Enquanto a equipe econômica insiste na importância de levá-la a votação já no primeiro semestre de 2019, sinais ambíguos emanam do entorno de Bolsonaro. Há receio de desgaste político ao associar o novo governo de cara a um projeto de natureza impopular. O próprio Bolsonaro falou em fatiar a reforma.
A profusão de pautas-bombas e a tibieza do futuro presidente diante da emergência previdenciária poderão criar uma conjuntura inóspita. Mesmo que o governo consiga receitas extraordinárias com privatizações ou novos leilões para exploração do Pré-Sal, sem reforma, o país continuará à beira do abismo fiscal.

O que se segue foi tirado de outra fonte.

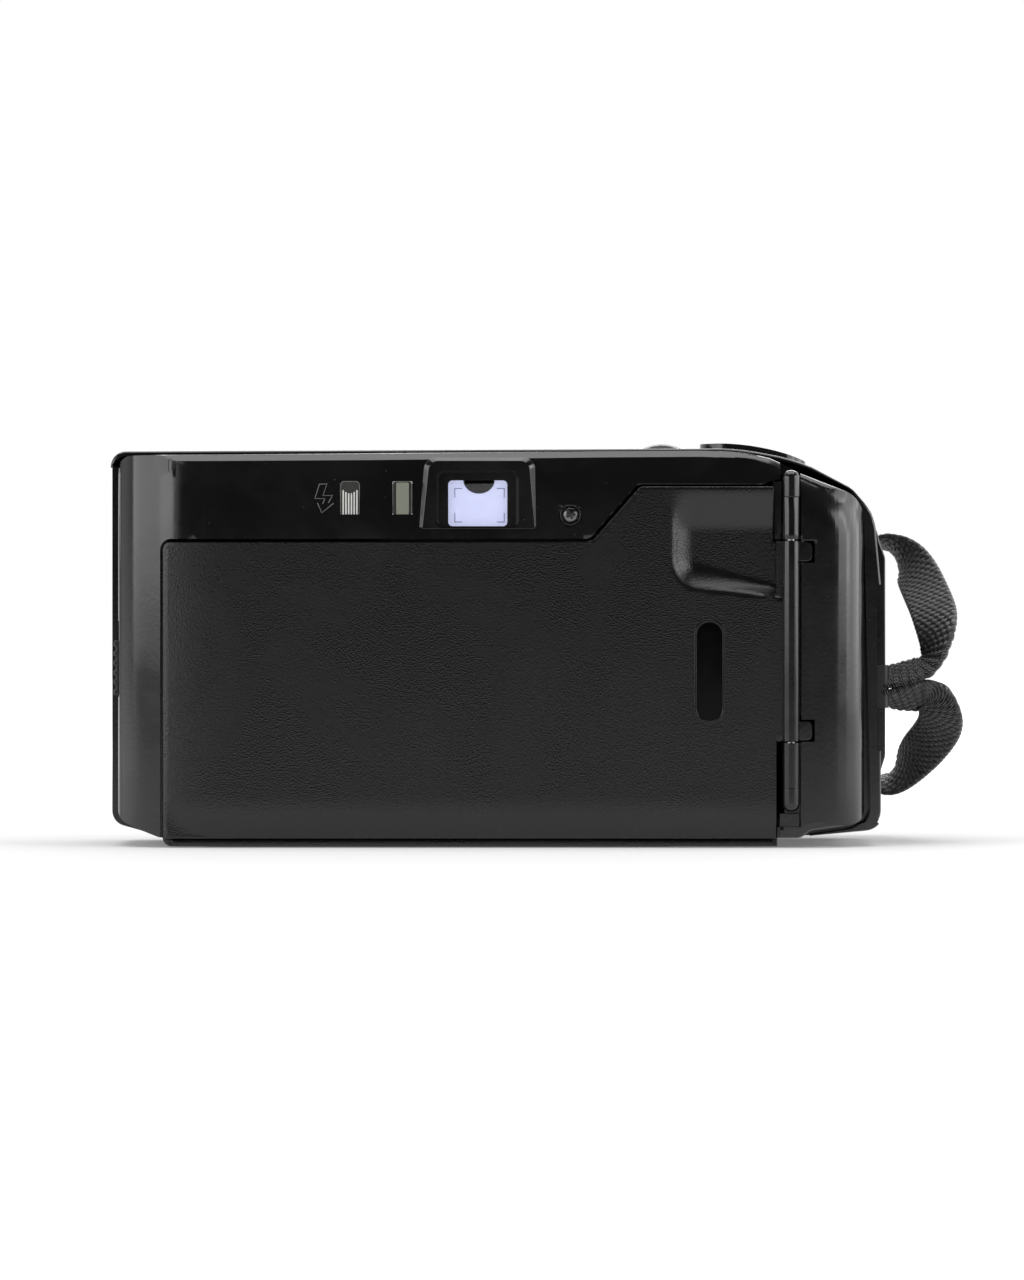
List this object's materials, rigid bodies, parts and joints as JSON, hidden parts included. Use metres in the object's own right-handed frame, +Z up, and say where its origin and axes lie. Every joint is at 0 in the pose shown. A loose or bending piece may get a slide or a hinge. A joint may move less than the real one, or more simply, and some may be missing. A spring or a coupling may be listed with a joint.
{
  "type": "compact film camera",
  "caption": "Compact 35 mm film camera with a hinged film door, working film transport, viewfinder, flash, grip, release button and a hand strap.",
  "frame": {"origin": "under the middle of the camera, on the surface that it stands on", "axes": "+X the viewer's right, +Y the way the lens points, +Z up"},
  "size_m": [0.1454, 0.0734, 0.0684],
  "materials": {
    "gloss_black": "gloss",
    "matte_black": "fine texture",
    "soft_black": "matt",
    "grey_plastic": "satin",
    "steel": "satin",
    "alloy": "satin",
    "brass": "plain",
    "glass": "clear",
    "reflector": "bright",
    "webbing": "woven",
    "foam": "foam",
    "board": "lacquered",
    "cell_wrap": "gloss"
  },
  "bodies": {
    "camera": {"rear_cover": "gloss_black", "front_cover": "gloss_black", "base_plate": "soft_black", "base_screws": "steel", "tripod_socket": "alloy", "chassis": "soft_black", "aperture_plate": "alloy", "drive_motor": "steel", "cassette_spring": "steel", "dx_contacts": "brass", "light_seal": "foam", "eyepiece_frame": "soft_black", "eyepiece_lens": "glass", "finder_tube": "soft_black", "finder_objective": "glass", "finder_mask": "soft_black", "flash_ready_lens": "glass", "focus_lamp_lens": "glass", "front_window": "glass", "rear_screw": "steel", "lens_bezel": "soft_black", "shutter_unit": "soft_black", "flash_window": "glass", "flash_reflector": "reflector", "flash_tube": "glass", "flash_capacitor": "alloy", "battery_cells": "cell_wrap", "battery_bridge": "steel", "circuit_board": "board", "counter_window": "glass", "release_switch": "soft_black", "self_timer_lamp": "glass", "strap_bar": "gloss_black", "strap_hitch": "webbing", "strap": "webbing", "hinge_pin": "steel", "hinge_caps": "gloss_black", "button_spring": "steel", "latch_spring": "steel"},
    "door": {"door_panel": "matte_black", "cassette_window": "glass", "plate_spring": "steel"},
    "plate": {"pressure_plate": "steel"},
    "spool": {"takeup_spool": "soft_black"},
    "idler": {"idler_gear": "grey_plastic"},
    "pinion": {"motor_pinion": "brass"},
    "sprocket_drum": {"sprocket": "soft_black"},
    "fork": {"rewind_fork": "soft_black"},
    "latch": {"door_latch": "soft_black"},
    "release_button": {"shutter_button": "gloss_black"},
    "counter": {"counter_dial": "grey_plastic"},
    "timer_button": {"self_timer_button": "soft_black"},
    "rewind_key": {"rewind_button": "grey_plastic"},
    "cell": {"lens_cell": "soft_black", "front_element": "glass", "rear_element": "glass"},
    "hatch": {"battery_door": "soft_black", "battery_contact": "steel"}
  },
  "joints": [
    {"name": "door_hinge", "type": "hinge", "parent": "camera", "child": "door", "pos_m": [0.0487, -0.02307, 0], "axis": [0, 0, 1], "range_deg": [0, 110]},
    {"name": "plate_float", "type": "slide", "parent": "door", "child": "plate", "axis": [0, -1, 0], "range_m": [0, 0.0003], "stiffness_N_per_m": 300},
    {"name": "spool_turn", "type": "hinge", "parent": "camera", "child": "spool", "pos_m": [-0.0392, -0.009, 0], "axis": [0, 0, 1], "continuous": true},
    {"name": "idler_turn", "type": "hinge", "parent": "camera", "child": "idler", "pos_m": [-0.05037, -0.00197, 0], "axis": [0, 0, 1], "continuous": true},
    {"name": "pinion_turn", "type": "hinge", "parent": "camera", "child": "pinion", "pos_m": [-0.0569, -0.005, 0], "axis": [0, 0, 1], "continuous": true},
    {"name": "sprocket_turn", "type": "hinge", "parent": "camera", "child": "sprocket_drum", "pos_m": [-0.0256, -0.01514, 0], "axis": [0, 0, 1], "continuous": true},
    {"name": "fork_turn", "type": "hinge", "parent": "camera", "child": "fork", "pos_m": [0.0347, -0.008, 0], "axis": [0, 0, 1], "continuous": true},
    {"name": "latch_slide", "type": "slide", "parent": "camera", "child": "latch", "axis": [0, 0, 1], "range_m": [0, 0.003], "stiffness_N_per_m": 150, "deforming": ["latch_spring"]},
    {"name": "release_press", "type": "slide", "parent": "camera", "child": "release_button", "axis": [0, 0, -1], "range_m": [0, 0.0008], "stiffness_N_per_m": 600, "deforming": ["button_spring"]},
    {"name": "counter_turn", "type": "hinge", "parent": "camera", "child": "counter", "pos_m": [0.0277, -0.0035, 0], "axis": [0, 0, 1], "range_deg": [0, 330]},
    {"name": "timer_press", "type": "slide", "parent": "camera", "child": "timer_button", "axis": [0, 0, -1], "range_m": [0, 0.0005], "stiffness_N_per_m": 400},
    {"name": "rewind_press", "type": "slide", "parent": "camera", "child": "rewind_key", "axis": [0, 0, 1], "range_m": [0, 0.0006], "stiffness_N_per_m": 400},
    {"name": "lens_focus", "type": "slide", "parent": "camera", "child": "cell", "axis": [0, 1, 0], "range_m": [0, 0.001]},
    {"name": "hatch_hinge", "type": "hinge", "parent": "camera", "child": "hatch", "pos_m": [0.0339, 0, 0.0015], "axis": [0, 1, 0], "range_deg": [0, 95]}
  ],
  "couplings": [
    {"joint": "idler_turn", "follows": "spool_turn", "ratio": -2.1429},
    {"joint": "pinion_turn", "follows": "spool_turn", "ratio": 3}
  ]
}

É verdade que os parlamentares deveriam ter mais responsabilidade ao lidar com o Orçamento. Mas não têm. Isso não é exatamente novidade. Pressões por gastos são comuns em qualquer Legislativo. Cabe ao Executivo tentar contorná-las. Só se faz isso com o exercício cotidiano, minucioso e paciente da política. Desafiar essa realidade equivale a tentar desafiar a lei da gravidade.
Conquistar o Parlamento é a prioridade para Bolsonaro. Se não conseguir, não haverá reforma da Previdência, nem como conter a explosão das pautas-bombas, nem como evitar a queda no abismo fiscal. Depois da esbórnia provocada pelos governos petistas, a economia brasileira não aguentará um novo choque. Bolsonaro foi eleito prometendo desfazer as mazelas do petismo. É na área fiscal que precisa fazer jus ao mandato conquistado.